Sorawit’s recent exhibitions include Thinking together: Exchanges with the natural world, Bundanon Art Museum (2025); Image Economy, Monash University Museum of Art (2024); Seeing in the Dark, Busan Biennale (2024); The Charge That Binds, Australian Centre for Contemporary Art (2024); Fibrous Soul, Govett-Brewster Art Gallery (2024); Orbiting Body, Bangkok Art and Cultural Centre (2024); Nature and State, Staatliche Kunsthalle Baden-Baden (2022); Thinking Hands, Touching Each Other, the 6th Ural Industrial Biennial (2021); The Interior, Auckland Art Gallery Toi o Tāmaki (2019). He was artist in residence at the Singapore Art Museum (2024), Gasworks, London (2023), the IASPIS in Stockholm (2018), and the Frances Hodgkins Fellowship, University of Otago (2022).

About the curators

Dilohana Lekamge is an artist, writer and curator based in Tāmaki Makaurau. She is currently an Archivist at Satellites. Previously, she was the Curator and Exhibitions Manager at DEPOT Artspace and Gallery Coordinator at Fresh Gallery Ōtara.
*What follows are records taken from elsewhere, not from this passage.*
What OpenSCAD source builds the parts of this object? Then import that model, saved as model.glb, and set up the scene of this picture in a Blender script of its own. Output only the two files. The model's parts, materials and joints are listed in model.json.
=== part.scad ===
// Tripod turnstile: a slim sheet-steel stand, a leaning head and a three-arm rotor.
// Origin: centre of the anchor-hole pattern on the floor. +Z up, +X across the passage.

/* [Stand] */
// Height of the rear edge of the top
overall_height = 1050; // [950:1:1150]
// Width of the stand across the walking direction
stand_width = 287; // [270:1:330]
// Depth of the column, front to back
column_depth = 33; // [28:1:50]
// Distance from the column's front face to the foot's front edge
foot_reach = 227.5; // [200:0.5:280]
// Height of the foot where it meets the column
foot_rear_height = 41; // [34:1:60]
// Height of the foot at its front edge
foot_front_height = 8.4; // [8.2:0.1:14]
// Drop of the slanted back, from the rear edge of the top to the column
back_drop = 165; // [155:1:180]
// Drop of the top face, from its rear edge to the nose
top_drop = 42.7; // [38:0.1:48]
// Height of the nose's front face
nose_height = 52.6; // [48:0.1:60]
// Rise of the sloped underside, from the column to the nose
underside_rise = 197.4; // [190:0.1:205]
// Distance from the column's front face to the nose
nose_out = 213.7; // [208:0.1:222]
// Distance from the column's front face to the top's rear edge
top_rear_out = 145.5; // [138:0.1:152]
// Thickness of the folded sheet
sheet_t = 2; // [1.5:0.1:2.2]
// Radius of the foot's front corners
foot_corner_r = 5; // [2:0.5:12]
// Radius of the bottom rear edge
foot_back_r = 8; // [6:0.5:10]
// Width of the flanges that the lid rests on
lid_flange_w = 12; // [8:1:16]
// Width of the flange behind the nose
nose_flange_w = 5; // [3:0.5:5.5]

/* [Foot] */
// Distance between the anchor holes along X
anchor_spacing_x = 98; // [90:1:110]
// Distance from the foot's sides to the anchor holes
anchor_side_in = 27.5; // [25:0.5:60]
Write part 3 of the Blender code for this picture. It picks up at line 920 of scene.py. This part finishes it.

Melanie Tangaere Baldwin is an artist, independent curator, arts educator and former director of HOEA! Gallery. Her work has primarily focused on amplifying the practices and stories of Māori and Indigenous artists and artists from marginalised communities.

Milly Mitchell-Anyon is Curator at The Dowse Art Museum, and current co-chair of the Blumhardt Foundation. She has formally been at Dunedin Public Art Gallery, Te Whare o Rehua Sarjeant Gallery and Puke Ariki.

Simon Palenski was the Director/curator of Blue Oyster (2023-25), and he has interned at Dunedin Public Art Gallery (2022) and co-directed the artist-run initiative Paludal (2020-22).